A good example of this might be building a house. There are plenty of ways of doing it, from hiring an architect to choosing a plan from a selection offered to you by a developer. That was the former server world — you either went all custom or chose from “plans” provided by Dell (s dell) and others. But those chosen plans might come with four bathrooms and you might only want three. If you buy 10,000 unneeeded bathrooms, that’s a lot of added cost that brings you no value.

With Open Compute, Facebook showed people how to build houses out of shippping containers. As more and more elements like Group Hug or standard interconnects are added, it’s like you can pick your favorite brand of shipping container and pop it on. Even better, if you want a new bathroom, you can swap it out without ever affecting your bedroom. And for many companies the costs of building and operating these new servers will be less than the mass-produced boxes designed by others.

This is great for web-based businesses and anyone that relies on IT. It cuts out waste and it turns what was once a monolithic asset into something that can be upgraded with relative ease and at a lower cost. So when Frankovsky is talking about renting CPUs from Intel, for example, the Group Hug design makes that possible. He can rent CPUs for a workload, and then use those servers for something else without chucking them. He can swap out chip architectures, networking cards and drives at will to put the right mix of storage, network, and compute together for his jobs as they grow and shrink.

These servers can’t be provisioned as fast, but what Open Compute has done is create a server architecture that can scale and change as much as the cloud itself does. And it did so without the server guys.

18 Responses to “Facebook and Open Compute just blew up the server and disrupted a $55B market”

  1. Vishwakarma

    You of all the people, Ms. Higginbotham, were not serious when you wrote that article, were you?

    I have high respect for your reporting, but, this is just plain horse manure. This has been done for ages, even before since I was born … and I was born a long time ago.

  2. amarakus

    OK now that we have seen all the comments about the writing… let’s consider the message. Open Compute was and still is a Facebook technology. But, with the release of standards and companies willing to make components it is becoming a disruptive technology in the server market. The question is how are server vendors going to respond. I am currently working on building a Hadoop cluster. Servers represent a significant cost. Every component is much more expensive than the parts cost, sometimes by more than 100%. This is show the server guys make money. For my application, Open Compute would be ideal… and it is almost ready. I would have called the current state of the threat to server vendors a shot across the bow. But, the disruption is coming. The server vendors can take the proprietary approach and try to differentiate their product… or join the fray and support Open Compute. In the end, the ability to tailor the hardware to the intended purpose is pretty compelling. So in essence, the point of the story is that the server market is changing. And, that is probably an understatement. So, “disrupted” is probably a correct observation.

  3. lawrencejonesukfast

    It describes this as a next-gen server…..

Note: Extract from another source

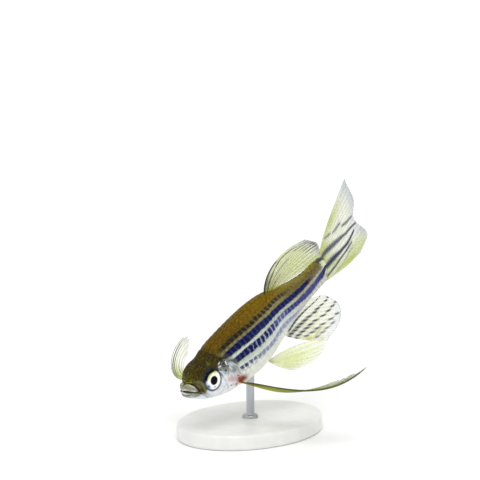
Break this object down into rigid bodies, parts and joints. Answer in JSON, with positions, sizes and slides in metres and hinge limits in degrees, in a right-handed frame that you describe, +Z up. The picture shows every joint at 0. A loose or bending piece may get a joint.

    It’s just hardware in a box, like all servers. What it does is irrelevant.

    It sounds like another form of cloud technology, and if I am not mistaken there are a number of vendors all claiming to have the lead in this race.

  4. Cy Johnson

    Let me seed some more misleading headlines for the author’s use. From 2007: “Apple destroys the phone market with the iPhone release.” From 2002: “Desktop Linux set to kill Windows.” For in a few weeks: “Blackberry 10 set to dominate the central Canadian smartphone market.”

    • kevinmarvin

      Great point. Additionally, it’s either hubris or inexperience to say that any reasonable server engineer in a fortune 5000 company is now going to begin again dirtying his hands swapping out parts in servers. That totally like went out of style like 10 years ago.

      Building your own server is *not* the new black.

  5. Cy Johnson

    Funny that in college English 102 twenty-five years ago, I got a C because of two errors in my paper which led to a mandatory deduction in letter grade. I wonder how low college standards are for English now.

  6. There are two fundamental questions here.

    Servers/compute for most organizations comprise only a small, <10%, portion of their overall IT spend on open systems. The larger costs are operational, license, storage, etc. Does cutting 20% out of the capex costs realy justify the transition costs and added complexity of a modular architecture?

    The second question is what is the appropriate level of granularity? Will companies really operationalize cost controls and hardware specific functions at the chip or NIC level? Sure, I can see it if a company is running tens of thousands of servers as their primary revenue generator. But for a company for whom IT is not their factory, this seems highly unlikely.

  7. Dave Jenkins

    “Kill the server market”? Really? As in, no one will ever buy servers again? Wow– a bit hyperbolic, I think.

    Sheer inertia will have enterprises and medium-sized businesses buying servers for quite a few years, still. Small businesses are leaving it to someone else (their ISP or Amazon cloud) to do all this for them.

    Beyond that, openness doesn’t automatically mean market domination. Linux has been Free (as in beer as well as speech) for over 15 years now, and yet there are still plenty of other OS makers in town.

    Companies won’t care if an architecture is open, as much as they will care that an architecture is superior in performance, lower in cost, and has someone backing it up. Again, using the Linux as an example, Red Hat makes a billion dollars a year from “free” software. How? Because they back it up and sign off on it. That’s what the suits want.

  8. Stacey Higginbotham has written an interesting article with horrific English grammar. She either needs to do a better job or get an editor. There is no excuse posing as a professional writer and then producing something that looks like a Facebook post.

  9. Vito DeCarlo

    I think the headline is a bit dramatic. I don’t see this as “blowing up the server” business, as much as I see cloud hosting affecting the server business.

    • It’s interesting… I find that the proofreading is typically much BETTER in independent blogs than it is in many of today’s commercial publications.

      Many online magazines and multi-author commercial blogs appear to have little or no interest in presenting a professional countenance on their own web sites.